# bath bombs without oil?



## Ann Marie (Feb 12, 2014)

Hi!

I wanted to make bathbombs without oil but they seem to be crumbly. Is there any recipe to making a bathbomb without oil that won't leave crumbs? Thanks for the help!

The recipe I was using was 

1 part citric acid
2 parts baking soda
FO
(1 taspn kaolin clay, dendridic salt)


----------



## Seawolfe (Feb 12, 2014)

I dont know if grated cocoa butter counts as oil, but I used some in my batches with very good results.
They should hold together without oil though - especially with clay I would think.

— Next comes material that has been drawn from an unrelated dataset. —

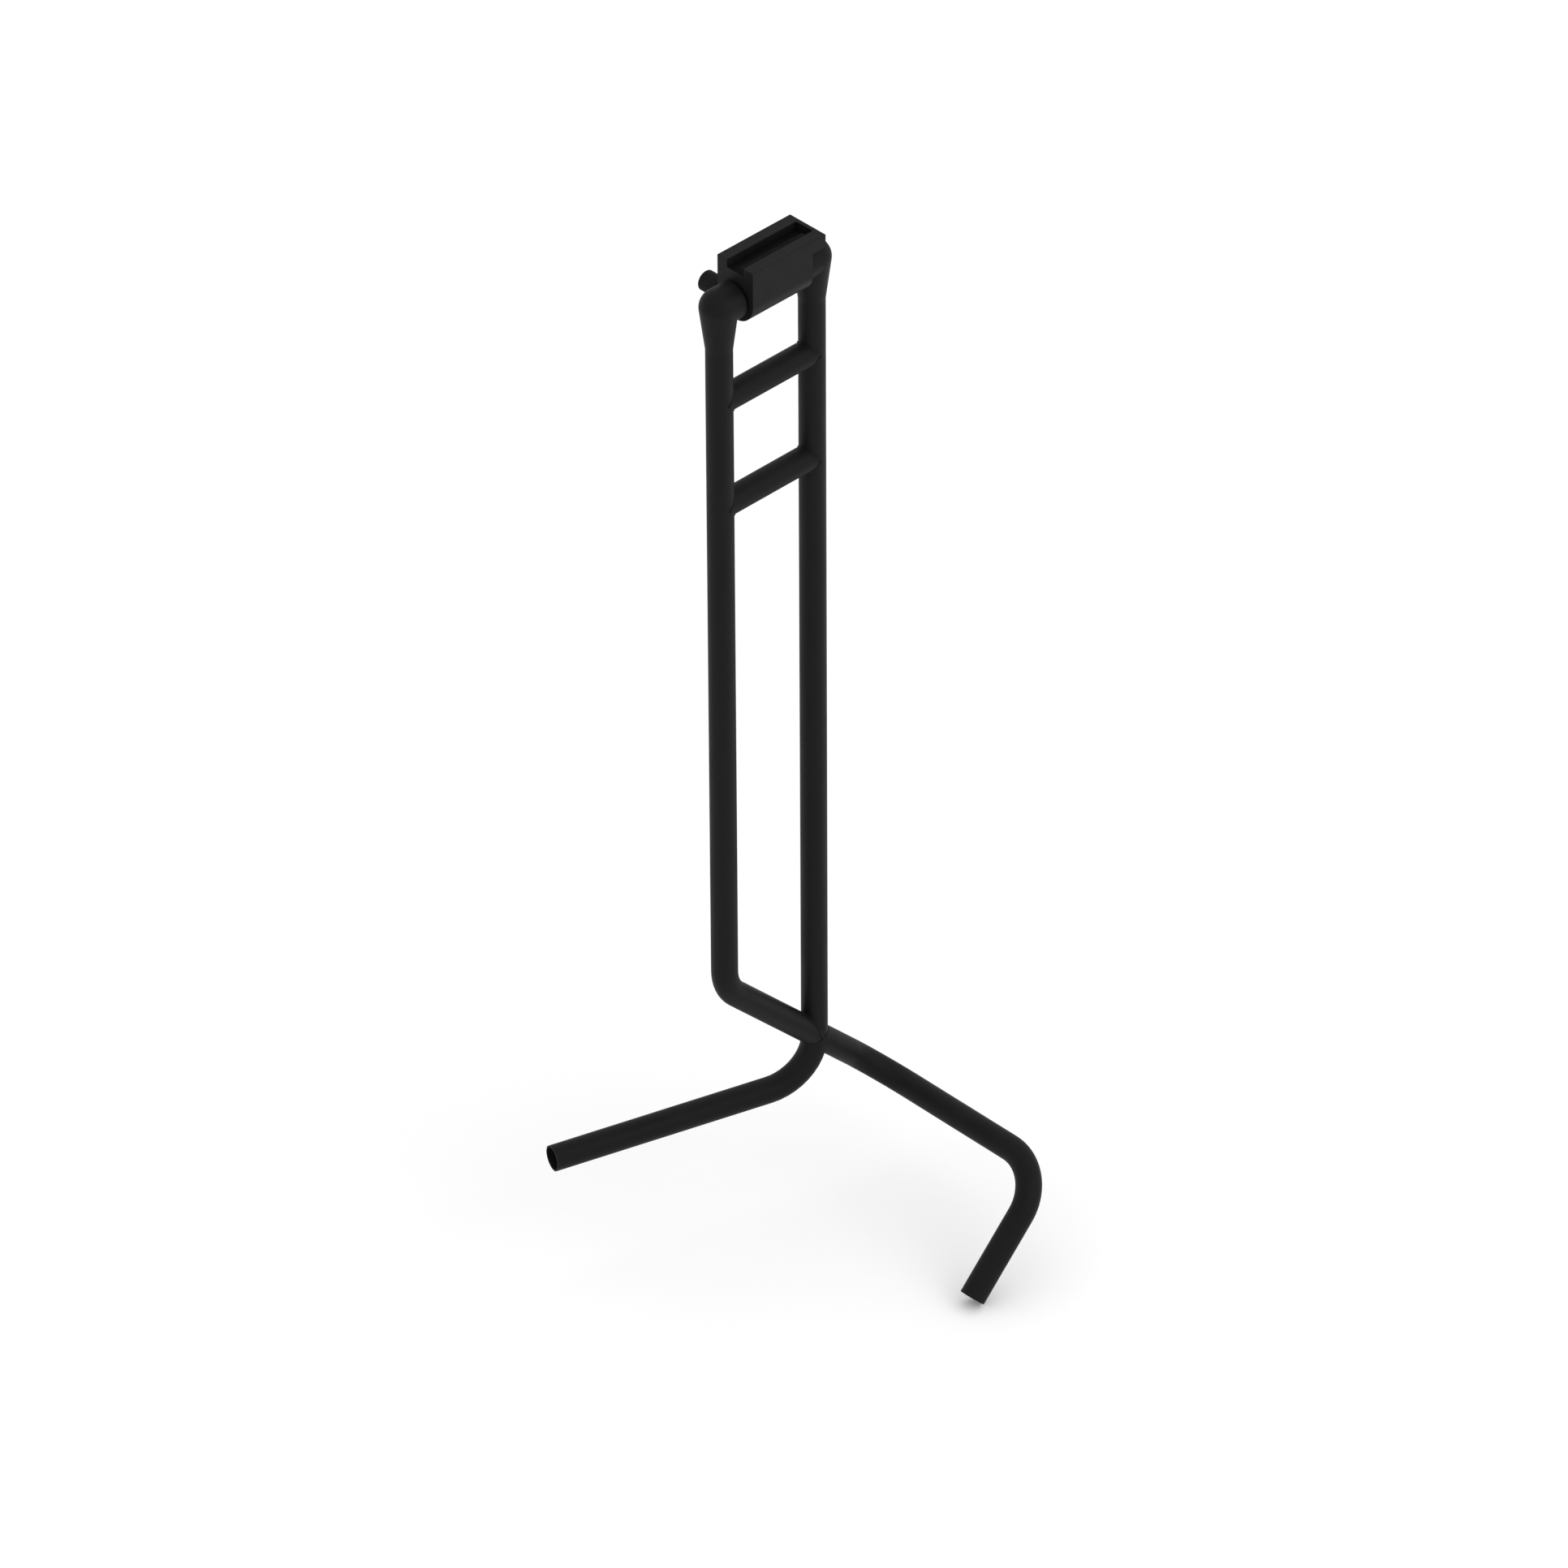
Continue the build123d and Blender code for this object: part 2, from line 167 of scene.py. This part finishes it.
peel_size = 1.6 * MM
peel_depth = 0.07 * MM
powder_size = 0.35 * MM
powder_depth = 0.012 * MM
flow_size = 45 * MM
speck_size = 0.9 * MM
coat_thick_black = (0.0050, 0.0050, 0.0054)
coat_thin_black = (0.0066, 0.0066, 0.0070)
house_dust = (0.0175, 0.0172, 0.0166)
resin_ior = 1.5
coat_reflection = 0.1

coat, tree, shader, place = new_finish("satin_black_powder_coat")
peel = grain(tree, place, peel_size, detail=1.0)
powder = grain(tree, place, powder_size, detail=2.0)
flow = grain(tree, place, flow_size, detail=3.0)
specks = grain(tree, place, speck_size, detail=4.0, rough=0.7)
specks = remap(tree, specks, 0.62, 0.74, 0.0, 1.0)
dust = reckon(tree, "MULTIPLY", facing_up(tree), remap(tree, flow, 0.42, 0.7, 0.1, 0.5))
dust = reckon(tree, "MULTIPLY", dust, reckon(tree, "ADD", specks, 0.35))
tone = shade(tree, remap(tree, flow, 0.3, 0.7, 0.0, 1.0), coat_thick_black, coat_thin_black)
tree.links.new(laid_over(tree, dust, tone, house_dust), shader.inputs["Base Color"])
powdery = remap(tree, powder, 0.3, 0.7, -0.03, 0.04)
dulled = reckon(tree, "ADD", powdery, reckon(tree, "MULTIPLY", dust, 0.25))
flowed = remap(tree, flow, 0.25, 0.75, 0.47, 0.59)
tree.links.new(reckon(tree, "ADD", flowed, dulled), shader.inputs["Roughness"])
shader.inputs["IOR"].default_value = resin_ior
shader.inputs["Specular IOR Level"].default_value = coat_reflection
skin = relief(tree, peel, peel_depth, 0.7)
tree.links.new(relief(tree, powder, powder_depth, 0.5, under=skin), shader.inputs["Normal"])

for name in ("left_frame_tube", "right_frame_tube", "front_leg_tube", "lower_rung", "upper_rung"):
    give(nodes[name], coat)

# ------------------------------------------------------------------ welds
# TIG beads run round each rung end and round the crossing before coating. The coat rounds
# them over, so only the ripple of the puddle still shows.
ripple_size = 1.1 * MM
ripple_depth = 0.35 * MM
coat_on_ripple = (0.0072, 0.0072, 0.0076)

bead, tree, shader, place = new_finish("coated_weld_bead")
ripple = grain(tree, place, ripple_size, detail=2.0, rough=0.6)
powder = grain(tree, place, powder_size, detail=2.0)
crests = remap(tree, ripple, 0.35, 0.65, 0.0, 1.0)
tree.links.new(
    shade(tree, crests, coat_thick_black, coat_on_ripple), shader.inputs["Base Color"]
)
tree.links.new(remap(tree, ripple, 0.3, 0.7, 0.44, 0.58), shader.inputs["Roughness"])
shader.inputs["IOR"].default_value = resin_ior
shader.inputs["Specular IOR Level"].default_value = coat_reflection
puddle = relief(tree, ripple, ripple_depth, 0.7)
tree.links.new(relief(tree, powder, powder_depth, 0.5, under=puddle), shader.inputs["Normal"])

for name in ("lower_rung_welds", "upper_rung_welds", "crossing_welds"):
    give(nodes[name], bead)

# ------------------------------------------------------------------ end fittings
# Turned and bored steel tops with a short barrel each, pushed into the uprights and coated
# with them in one go. A black socket screw in the back holds each one.
for name in ("left_end_fitting", "right_end_fitting"):
    give(nodes[name], coat)


def stretched(tree, source, scale):
    """Coordinates stretched by a scale on each axis, for a grain that runs one way."""
    mapping = tree.nodes.new("ShaderNodeMapping")
    mapping.inputs["Scale"].default_value = scale
    tree.links.new(source, mapping.inputs["Vector"])
    return mapping.outputs["Vector"]


blued_steel = (0.012, 0.012, 0.014)
stained_steel = (0.034, 0.032, 0.030)

oxide, tree, shader, place = new_finish("black_oxide_screw")
turned = grain(tree, stretched(tree, place, (1.0, 0.2, 1.0)), 0.3 * MM, detail=3.0)
stain = grain(tree, place, 2.5 * MM, detail=3.0)
stains = remap(tree, stain, 0.35, 0.7, 0.0, 1.0)
tree.links.new(shade(tree, stains, blued_steel, stained_steel), shader.inputs["Base Color"])
tree.links.new(remap(tree, stain, 0.3, 0.7, 0.34, 0.52), shader.inputs["Roughness"])
shader.inputs["Metallic"].default_value = 0.8
tree.links.new(relief(tree, turned, 0.03 * MM, 0.5), shader.inputs["Normal"])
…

Edit to add: Hazel's locally world famous recipe doesnt require oil - she uses rubbing alcohol: http://www.soapmakingforum.com/showpost.php?p=268883&postcount=5


----------



## Saponista (Feb 14, 2014)

I made some with witch hazel, you gently spray it with a plant misting bottle into the powdered mix until you can mold it into shape.


----------



## shunt2011 (Feb 14, 2014)

When I made them I too sprayed them with Witch Hazel and it worked well.  I quit making them because they just did not sell here.


----------



## paillo (Feb 14, 2014)

My no-fail bombproof recipe uses oil. I can't remember where on Youtube I found it, dang it, but ingredients are baking soda, citric acid,
Epsom salts,  shea butter,  clay, rice bran or another nice oil, Polysorb (Sorbitol emulsifier), Vitamin E and fragrance. 

I spray with rubbing alcohol, mix well, and mold. I tried a dozen recipes before finding and loving this one.


----------



## Miz Jenny (Feb 14, 2014)

I use Hazel's recipe and you don't have to add oil. So far, I've used oil, but I'm going to make some without and see which sells best.


----------



## judymoody (Feb 14, 2014)

I use sulphanated (sp?) castor oil (AKA turkey red) because it disperses in water and doesn't leave a ring in the tub.


----------



## Miz Jenny (Feb 14, 2014)

JM: where would one obtain this product?


----------



## lady-of-4 (Feb 25, 2014)

Miz Jenny said:


> JM: where would one obtain this product?



I believe Summer Bee Meadow sells it.


----------



## cmzaha (Feb 25, 2014)

judymoody said:


> I use sulphanated (sp?) castor oil (AKA turkey red) because it disperses in water and doesn't leave a ring in the tub.


I also use Turkey Red and Soapers Choice


----------